The statement extends a trajectory documented across eight days. Trump demanded unconditional surrender on 5 March , then issued immunity-or-death ultimatums directly to IRGC commanders via social media . CENTCOM was subsequently directed to "dismantle the Iranian regime's security apparatus" — a war aim encompassing the IRGC, Basij, MOIS, and internal security forces , materially different from the campaign's opening framing of nuclear facilities and missile infrastructure. Each step broadened the stated objective. None was accompanied by a diplomatic mechanism to give it operational meaning. Foreign Minister Araghchi publicly closed the door on negotiations . The Egypt-Turkey-Oman mediation has produced no confirmed participants. Congress has rejected war authorisation in both chambers — 212–219 in the House and 47–53 in the Senate .

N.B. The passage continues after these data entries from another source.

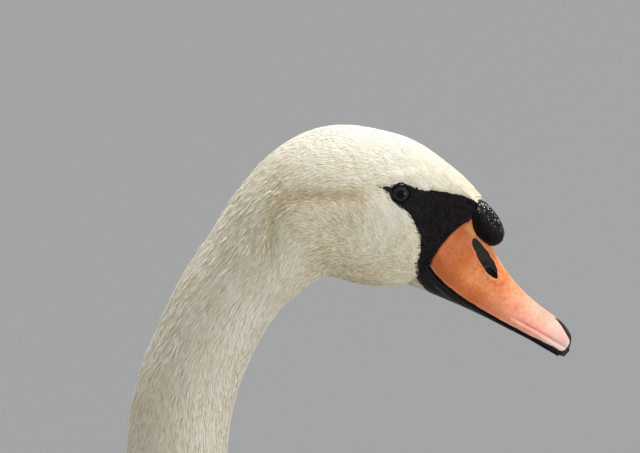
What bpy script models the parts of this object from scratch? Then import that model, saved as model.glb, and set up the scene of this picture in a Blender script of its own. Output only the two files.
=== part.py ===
"""An adult mute swan, life size, sitting on its belly as it floats, with its neck in a relaxed S.

The bird looks along +X, its left side is +Y and it rests on the plane Z = 0. The solids reach out to the
tips of the plumage. Each part that a person would name is one closed object, and neighbours stand
CLEARANCE apart. Sizes are in metres.
"""

import math

import bmesh
import bpy
import numpy as np
from mathutils import Matrix, Vector

# ---------------------------------------------------------------- driving sizes
CLEARANCE = 0.0004  # gap between neighbouring solids
BODY_POINTS = 24  # points round a body section

EYE_CENTRE = Vector((0.0005, 0.0168, 0.6994))  # the left eyeball, from the bill-side origin of the sections
EYE_RADIUS = 0.0074

BILL_ROOT = Vector((0.0173, 0.0, 0.6535))  # the corner of the gape, seen from the side
BILL_SLOPE = math.radians(41.9)  # how far the bill points below the horizontal
BILL_LENGTH = 0.0965
NAIL_START = 0.0830  # where the horny nail starts, along the bill
BILL_POINTS = 20
RIDGE_SLIMMING = 0.42  # share of its width that the upper bill loses at the root of the ridge
RIDGE_SLIM_LENGTH = 0.055
PALATE = 0.0004  # how far the middle of the upper bill's underside hangs below its edges
JAW_INSET = 0.0012  # how much narrower the lower bill is on each side
JAW_SHORTER = 0.0015

KNOB_TOP = Vector((0.0440, 0.0, 0.6824))
KNOB_FOOT = Vector((0.0526, 0.0, 0.6702))
KNOB_RADII = (0.0078, 0.0094)
KNOB_WIDTH = 1.12  # how much wider than deep the knob is
KNOB_RINGS = 10
KNOB_POINTS = 16

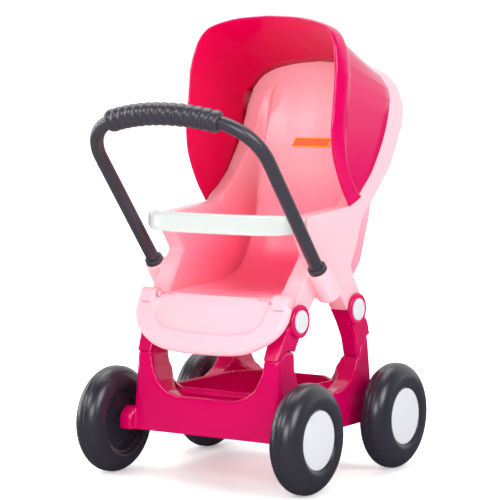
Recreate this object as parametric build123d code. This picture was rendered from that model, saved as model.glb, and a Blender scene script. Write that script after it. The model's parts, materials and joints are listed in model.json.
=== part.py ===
from build123d import *
# Doll stroller: moulded seat with a fixed hood, push handle, footrest, storage basket and four wheels.
#
# Millimetres. X is across the stroller, -Y is the handle and footrest side, +Z is up, and Z = 0 is the floor.
# Shapes are drawn about the middle of the wheelbase and moved by frame_shift at the end, so that the origin
# lies on the floor below the middle of the whole stroller. Left is -X and right is +X.
import math
import os

# Wheels and axles
wheel_radius = 64.0
wheel_width = 37.0
wheel_middle_x = 136.0
half_wheelbase = 101.5
tread_round = 16.0
hub_cap_radius = 34.5
axle_radius = 3.0
running_gap = 0.08

# Lower frame
base_half_width = 106.0
base_half_length = 112.0
base_bottom = 55.0
leg_top = 161.0
ledge_height = 99.5
base_taper = 4.2
wall = 3.0
leg_inner_x = 79.0

# Basket
basket_half_width = 76.0
basket_half_length = 86.0
basket_corner = 26.0
basket_floor = 60.0
basket_rim = 108.5
basket_lip = 3.0

# Upper legs and their pins
front_pin = (-69.0, 193.5)
rear_pin = (62.5, 195.5)
leg_disc_radius = 19.6
leg_disc_outer_x = 109.0
pin_head_radius = 13.4
pin_shank_radius = 4.0

# Seat
seat_half_width = 104.0
bucket_half_width = 79.0
seat_top = 497.0
seat_corner_radius = 62.0

# Hood
hood_half_width = 107.0
hood_inner_half_width = 104.4
rim_half_width = 109.5
rim_top = 549.0
rim_depth = 22.0
hood_slope = 0.41

# Handle
handle_x = 116.0
handle_foot = (-45.0, 251.5)
handle_angle = 50.5
tube_radius = 8.0
tube_bore = 6.0
grip_radius = 13.2
grip_half_chord = 75.0
grip_arc_radius = 240.0
straight_length = 167.4

# Footrest
hinge_y = -84.5
hinge_z = 216.7
footrest_slope = 63.0
hinge_pin_radius = 3.0
barrel_radius = 8.0
barrel_outer_x = 104.0
lug_radius = 5.0
lug_inner_x = 77.4
lug_outer_x = 82.0

# Bumper
bumper_height = 24.0
bumper_middle_z = 303.0

small = 0.3
frame_shift = 12.93


def slab(points, x_from, x_to):
    """A side outline of (y, z) points, as thick as the span from x_from to x_to."""
    outline = Polyline(*[(x_from, y, z) for y, z in points], close=True)
    return extrude(make_face(outline), amount=x_to - x_from, dir=(1, 0, 0))


def cross_slab(points, y_from, y_to):
    """A front outline of (x, z) points, as deep as the span from y_from to y_to."""
    outline = Polyline(*[(x, y_from, z) for x, z in points], close=True)
    return extrude(make_face(outline), amount=y_to - y_from, dir=(0, 1, 0))


def rod(radius, x_from, x_to, y, z):
    """A round bar along X."""
    bar = Cylinder(radius, x_to - x_from, rotation=(0, 90, 0))
    return Pos((x_from + x_to) / 2, y, z) * bar


def both_sides(shape):
    return shape + mirror(shape, Plane.YZ)


# ---------------------------------------------------------------- wheels

def wheel():
    """A right-hand wheel about its own centre: rounded tyre, web, hub, and a seat for the hub cap."""
    half = wheel_width / 2
    outline = [
        (half, 37.0), (half, wheel_radius), (-half, wheel_radius), (-half, 41.0),
        (-half + 4.5, 41.0), (-half + 4.5, 37.0), (-6.0, 37.0), (-6.0, 9.5),
        (-half + small, 9.5), (-half + small, axle_radius + running_gap),
        (6.0, axle_radius + running_gap), (6.0, 9.5), (-2.0, 9.5), (-2.0, 31.0),
        (13.0, 31.0), (13.0, hub_cap_radius + 0.1), (16.0, hub_cap_radius + 0.1), (16.0, 36.0)]
    section = make_face(Polyline(*outline, close=True))
    corners = section.vertices()
    tread = [v for v in corners if v.Y > wheel_radius - 0.1]
    section = fillet(tread, tread_round)
    shoulders = [v for v in section.vertices() if abs(v.Y - 41.0) < 0.1 and v.X < -half + 0.1]
    section = fillet(shoulders, 3.0)
    hollow = Polyline((-15.0, 44.5), (-15.0, 51.0), (-8.0, 60.0), (8.0, 60.0), (15.0, 51.0), (15.0, 40.0),
                      (-2.0, 40.0), (-2.0, 44.5), close=True)
    return revolve(section - make_face(hollow), axis=Axis.X)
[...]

"Areas" not previously considered could mean cultural heritage sites, civilian government buildings, or infrastructure sustaining the civilian population — power grids, water treatment, telecommunications. "Groups of people" could refer to remaining IRGC leadership, civilian government officials, or religious figures. The United States is not party to Additional Protocol I of the Geneva Conventions but is bound by customary International humanitarian law, including the principle of distinction — the requirement to differentiate between military objectives and civilian objects. The DoD Law of War Manual, which governs US forces, prohibits attacks directed at the civilian population as such. Commanders who receive orders derived from this statement must evaluate them against these requirements. Under the Uniform Code of Military Justice, personal criminal liability attaches to service members who knowingly execute unlawful orders.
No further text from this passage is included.